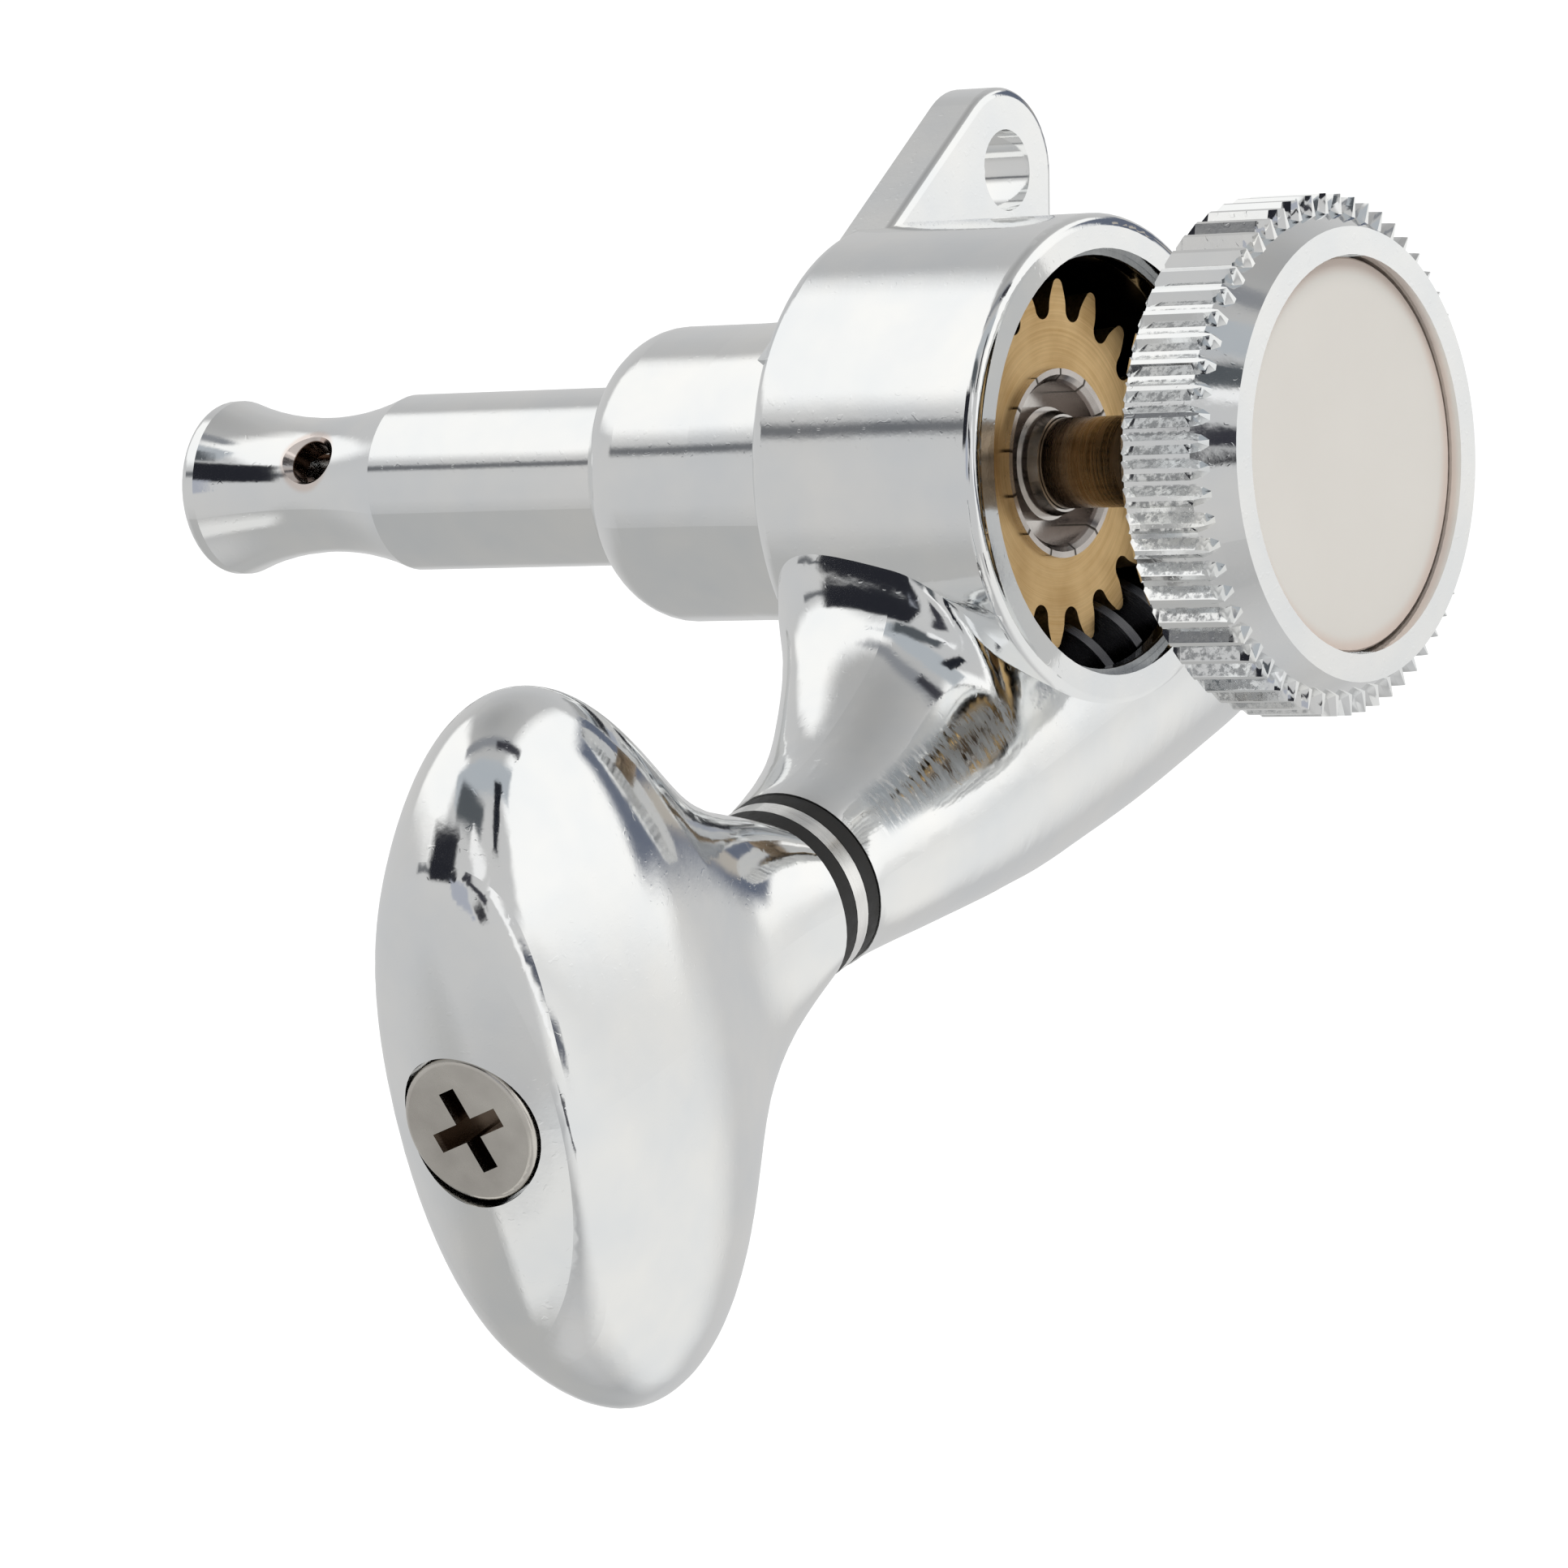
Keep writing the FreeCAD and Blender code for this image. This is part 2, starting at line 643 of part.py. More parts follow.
def string_post():
    """Hollow post with a waist, a cross hole and a riveted tail."""
    depth = S.post_head_radius - S.post_waist_radius
    half = S.post_waist_length / 2
    waist_arc = (half * half + depth * depth) / (2 * depth)
    body = new_body("string_post")
    turn(body, "post", [
        (ZERO, TAIL_END),
        (S.post_tail_radius, TAIL_END),
        (S.post_tail_radius, WHEEL_REAR),
        (S.post_seat_radius, WHEEL_REAR),
        (S.post_seat_radius, WHEEL_FRONT),
        (S.post_radius, WHEEL_FRONT),
        (S.post_radius, POST_SHOULDER, waist_arc, -1),
        (S.post_head_radius, POST_HEAD),
        (S.post_head_radius, S.post_tip_height - S.post_tip_round, S.post_tip_round, 1),
        (S.post_head_radius - S.post_tip_round, S.post_tip_height),
        (ZERO, S.post_tip_height),
    ])
    turn(body, "post_bores", [
        (ZERO, TAIL_END - S.cut_overrun),
        (S.tail_mouth_radius, TAIL_END - S.cut_overrun),
        (S.tail_mouth_radius, TAIL_END),
        (S.tail_recess_radius, TAIL_END + S.tail_mouth_depth),
        (S.tail_recess_radius, RECESS_FLOOR),
        (SCREW_BORE_RADIUS, RECESS_FLOOR),
        (SCREW_BORE_RADIUS, SCREW_BORE_TOP),
        (PIN_BORE_RADIUS, SCREW_BORE_TOP),
        (PIN_BORE_RADIUS, PIN_BORE_TOP),
        (ZERO, PIN_BORE_TOP),
    ], cut=True)
    for side in (-1, 1):
        side_flat(body, f"seat_flat_{side + 1}", side, S.post_seat_radius, S.post_seat_flat,
                  WHEEL_REAR, S.wheel_thickness)
    return cross_drill(body)


def cross_drill(body):
    """Drills the string hole through the waist and eases its two rims."""
    over = S.cut_overrun
    hole = doc.addObject("Part::Cylinder", "string_hole")
    bind(hole, "Radius", S.string_hole_radius)
    bind(hole, "Height", 2 * (S.post_radius + over))
    tools = [hole]
    turned = FreeCAD.Rotation(FreeCAD.Vector(0, 0, 1), S.string_hole_angle.value)
    along = turned.multVec(FreeCAD.Vector(1, 0, 0))
    lie = turned.multiply(FreeCAD.Rotation(FreeCAD.Vector(0, 1, 0), 90))
    centre = FreeCAD.Vector(0, 0, STRING_HOLE.value)
    hole.Placement = FreeCAD.Placement(
        centre - along * (S.post_radius + over).value, lie)
    for side in (-1, 1):
        rim = doc.addObject("Part::Cone", f"string_hole_rim_{side + 1}")
        bind(rim, "Radius1", S.string_hole_radius)
        bind(rim, "Radius2", S.string_hole_radius + 2 * S.string_hole_rim)
        bind(rim, "Height", 2 * S.string_hole_rim)
        turn_side = lie if side > 0 else turned.multiply(
            FreeCAD.Rotation(FreeCAD.Vector(0, 1, 0), -90))
        rim.Placement = FreeCAD.Placement(
            centre + along * (side * (S.post_waist_radius - S.string_hole_rim).value),
            turn_side)
        tools.append(rim)
    drills = boolean("Part::MultiFuse", "string_hole_drills", tools[0], tools[1:])
    body.Label = "post_blank"
    return boolean("Part::Cut", "string_post", body, [drills])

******

Instruction
Quote the listing in full, please, keeping every line exact.

Reply to the exercise
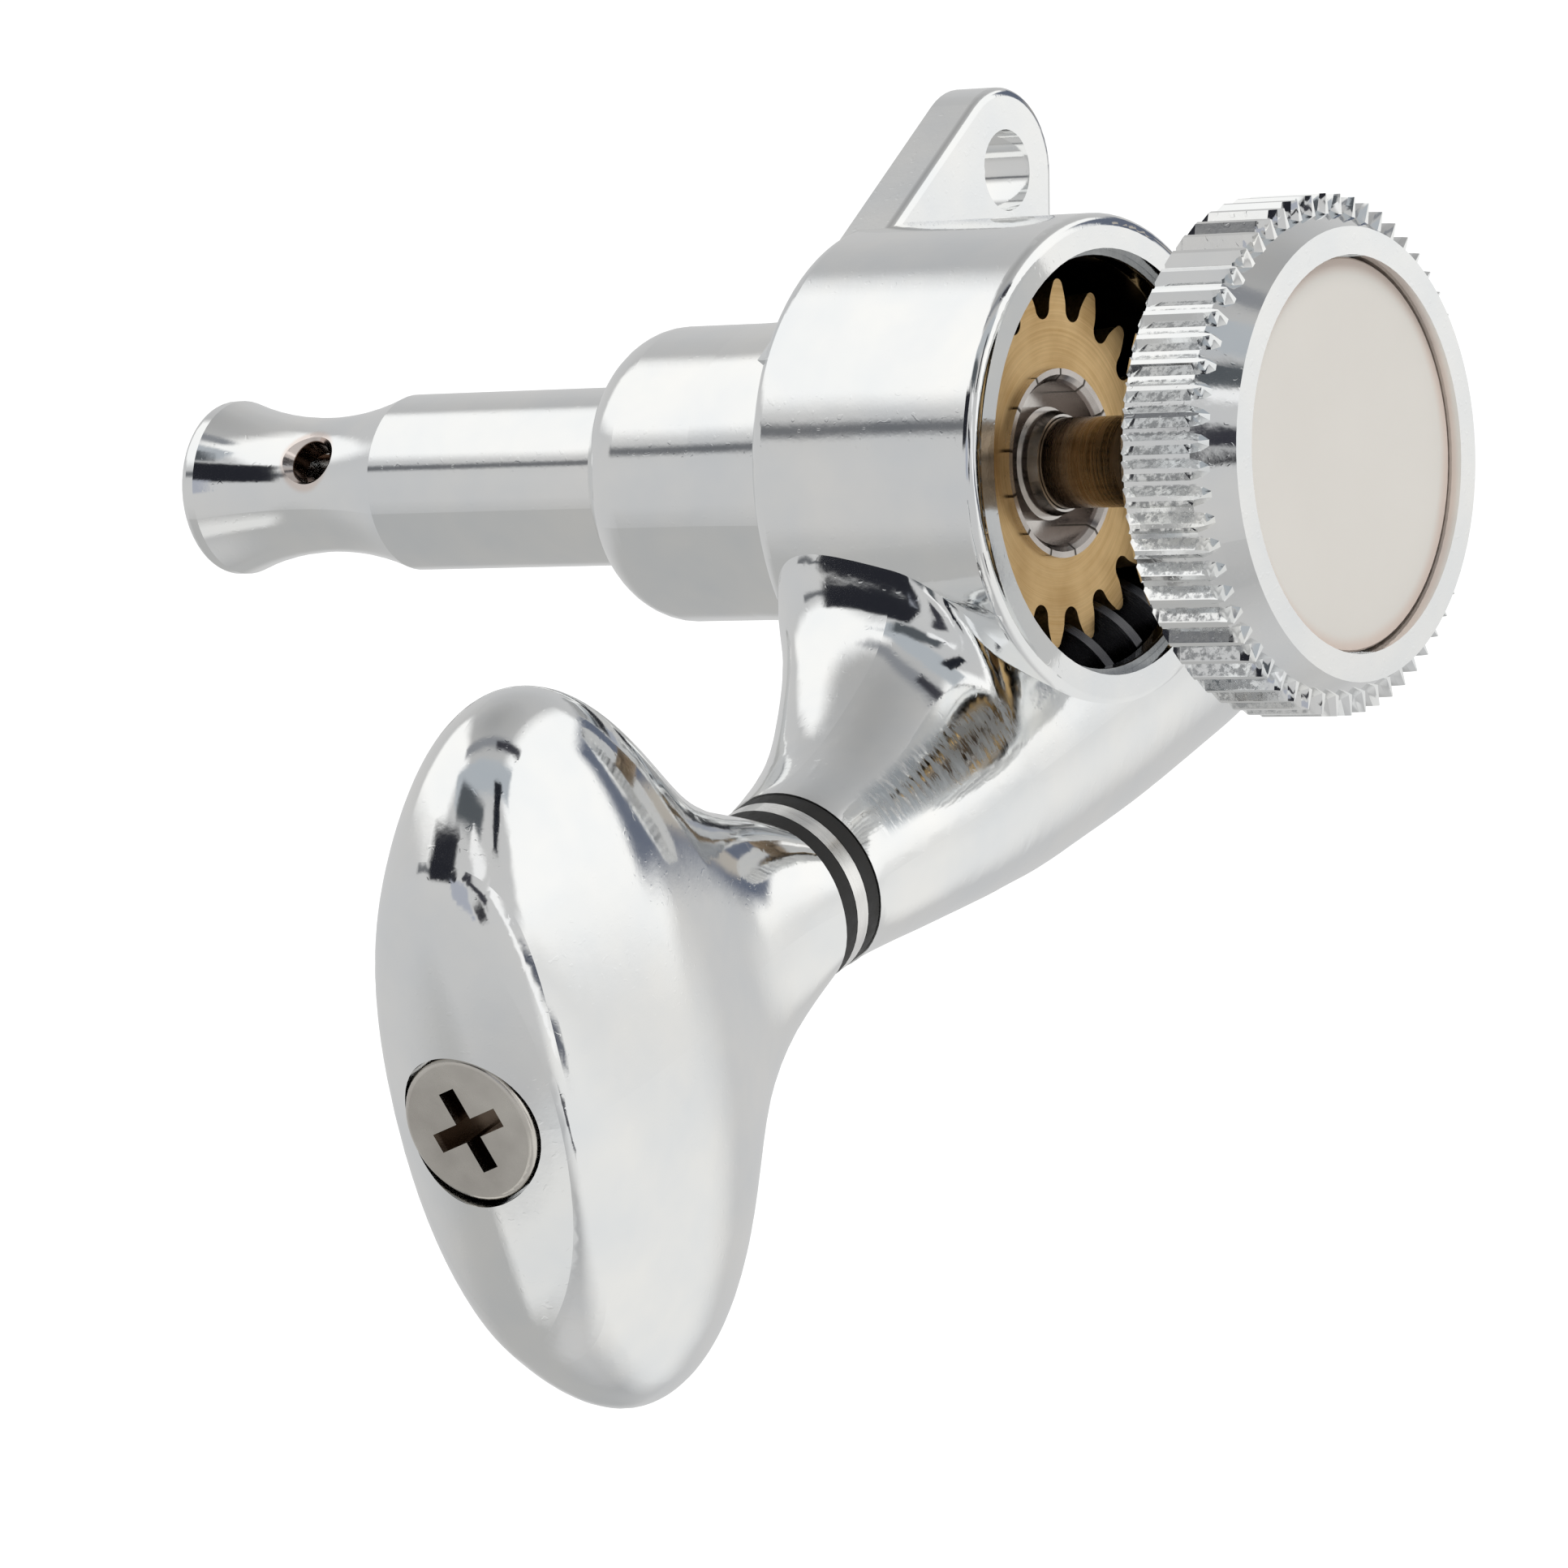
Keep writing the FreeCAD and Blender code for this image. This is part 2, starting at line 643 of part.py. More parts follow.
def string_post():
    """Hollow post with a waist, a cross hole and a riveted tail."""
    depth = S.post_head_radius - S.post_waist_radius
    half = S.post_waist_length / 2
    waist_arc = (half * half + depth * depth) / (2 * depth)
    body = new_body("string_post")
    turn(body, "post", [
        (ZERO, TAIL_END),
        (S.post_tail_radius, TAIL_END),
        (S.post_tail_radius, WHEEL_REAR),
        (S.post_seat_radius, WHEEL_REAR),
        (S.post_seat_radius, WHEEL_FRONT),
        (S.post_radius, WHEEL_FRONT),
        (S.post_radius, POST_SHOULDER, waist_arc, -1),
        (S.post_head_radius, POST_HEAD),
        (S.post_head_radius, S.post_tip_height - S.post_tip_round, S.post_tip_round, 1),
        (S.post_head_radius - S.post_tip_round, S.post_tip_height),
        (ZERO, S.post_tip_height),
    ])
    turn(body, "post_bores", [
        (ZERO, TAIL_END - S.cut_overrun),
        (S.tail_mouth_radius, TAIL_END - S.cut_overrun),
        (S.tail_mouth_radius, TAIL_END),
        (S.tail_recess_radius, TAIL_END + S.tail_mouth_depth),
        (S.tail_recess_radius, RECESS_FLOOR),
        (SCREW_BORE_RADIUS, RECESS_FLOOR),
        (SCREW_BORE_RADIUS, SCREW_BORE_TOP),
        (PIN_BORE_RADIUS, SCREW_BORE_TOP),
        (PIN_BORE_RADIUS, PIN_BORE_TOP),
        (ZERO, PIN_BORE_TOP),
    ], cut=True)
    for side in (-1, 1):
        side_flat(body, f"seat_flat_{side + 1}", side, S.post_seat_radius, S.post_seat_flat,
                  WHEEL_REAR, S.wheel_thickness)
    return cross_drill(body)


def cross_drill(body):
    """Drills the string hole through the waist and eases its two rims."""
    over = S.cut_overrun
    hole = doc.addObject("Part::Cylinder", "string_hole")
    bind(hole, "Radius", S.string_hole_radius)
    bind(hole, "Height", 2 * (S.post_radius + over))
    tools = [hole]
    turned = FreeCAD.Rotation(FreeCAD.Vector(0, 0, 1), S.string_hole_angle.value)
    along = turned.multVec(FreeCAD.Vector(1, 0, 0))
    lie = turned.multiply(FreeCAD.Rotation(FreeCAD.Vector(0, 1, 0), 90))
    centre = FreeCAD.Vector(0, 0, STRING_HOLE.value)
    hole.Placement = FreeCAD.Placement(
        centre - along * (S.post_radius + over).value, lie)
    for side in (-1, 1):
        rim = doc.addObject("Part::Cone", f"string_hole_rim_{side + 1}")
        bind(rim, "Radius1", S.string_hole_radius)
        bind(rim, "Radius2", S.string_hole_radius + 2 * S.string_hole_rim)
        bind(rim, "Height", 2 * S.string_hole_rim)
        turn_side = lie if side > 0 else turned.multiply(
            FreeCAD.Rotation(FreeCAD.Vector(0, 1, 0), -90))
        rim.Placement = FreeCAD.Placement(
            centre + along * (side * (S.post_waist_radius - S.string_hole_rim).value),
            turn_side)
        tools.append(rim)
    drills = boolean("Part::MultiFuse", "string_hole_drills", tools[0], tools[1:])
    body.Label = "post_blank"
    return boolean("Part::Cut", "string_post", body, [drills])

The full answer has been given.